I thought so too, but I got rid of my WS setup specifically to test that. So all I have is Sente trying to re-establish its connection by issuing new requests every second. This screenshot was obtained after I started halting the system and then refreshed the web page. As you can see, there are no pending requests. No other web page issues any requests to the server. The only thing that's going on is Sente issuing those requests.

p-himik11:03:03

So it feels like Sente keeps the server alive by just poking at it, but don't know for sure.

p-himik11:03:45

Alright, it's not Sente - disabled it on the frontend and nothing has changed. However, pretty much all other requests have Connection: keep-alive. Could this be the culprit?

dergutemoritz16:03:10

Reading the above, I was gonna suggest keep-alive to be the culprit, too,

p-himik16:03:50

If that's indeed the case then I'd argue it should be somehow handled on the Aleph side, simply because it seems that nowadays browsers use that header by default.

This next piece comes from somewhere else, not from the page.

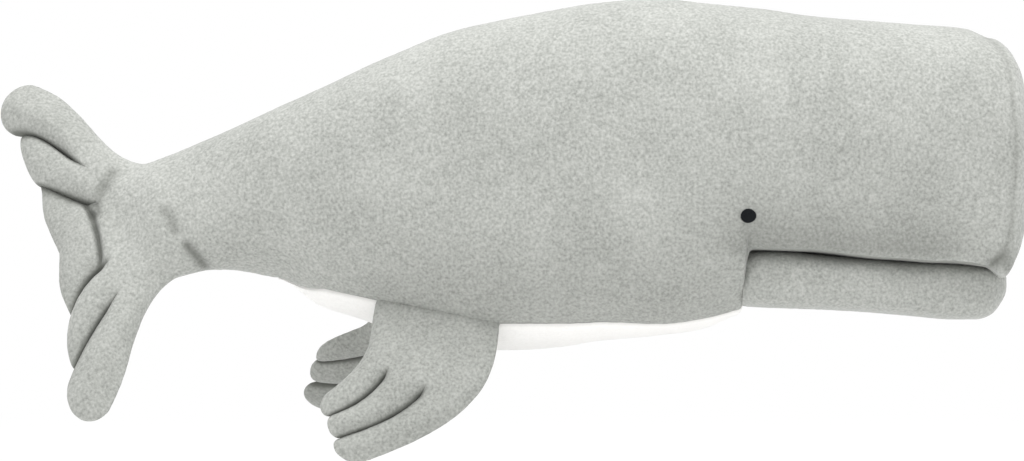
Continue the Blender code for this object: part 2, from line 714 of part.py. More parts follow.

Matthew Davidson (kingmob)06:03:06

That header is the default, yes, but it only has meaning for the old HTTP/1.0. From HTTP/1.1 on, it's just assumed to be always true, and browsers have to explicitly say to close the conn. Keep-alive code might be related, but that behavior's been there a long time, so we'd have to see what, if anything, changed there between 0.5 and 0.6. Personally, I suspect the shutdown changes. @U2FRKM4TW Can you file an issue with a minimal example, and we'll take a closer look?

p-himik07:03:39

Ah, hmm, interesting. Yeah, will try to come up with a minimal example.

Arnaud Geiser05:03:28

The way we handle graceful shutdown definitely has an impact on the time it might take to shutdown a server (I would say that's on purpose but you might disagree) We wait for all active connections to be closed within 15 seconds through a Netty ChannelGroup (Ithose MIGHT include 'keep-alive' connections, I would say yes but I'm unsure, it can be tested easily thougj). If your (HTTP) clients are gentle enough, those connections will be closed as soon as not in use. If not, you will have to wait for those 15 (configurable) seconds. Now.. maybe we can do better. Any obvious way to do it? I don't know. We are pretty happy with the current solution. It can even speed up the integration tests by using a 0 shutdown-timeout.

p-himik09:03:46

To me it seems counter-intuitive that a connection that doesn't transmit any data and is only alive because of keep-alive is something that prevents server shutdown. At a higher level, a client still needs to initiate a new request - keep-alive is a low level thing, so from the perspective of the client it doesn't even care about it. But the server does care for some reason and then "stop listening to new requests" becomes "keep on serving requests for 15 more seconds on top of the system that's been already shutdown". I have no idea whether detecting things like "a connection was kept alive but is inactive" is possible at all. But if it is, wouldn't it be a better approach, to close such inactive connections upon shutdown?

Arnaud Geiser10:03:49

I totally agree with your last statement. I don't know what is doable or not currently. The thing is... the previous Aleph behaviour was not waiting for ongoing requests, that's the case now, and probably what most of us would expect. I would definitely prefer not waiting for idle connections, but I don't know what it involves (yet?). I would say the "workaround" today is to configure an idle-timeout to close those connections and thus have a quick shutdown.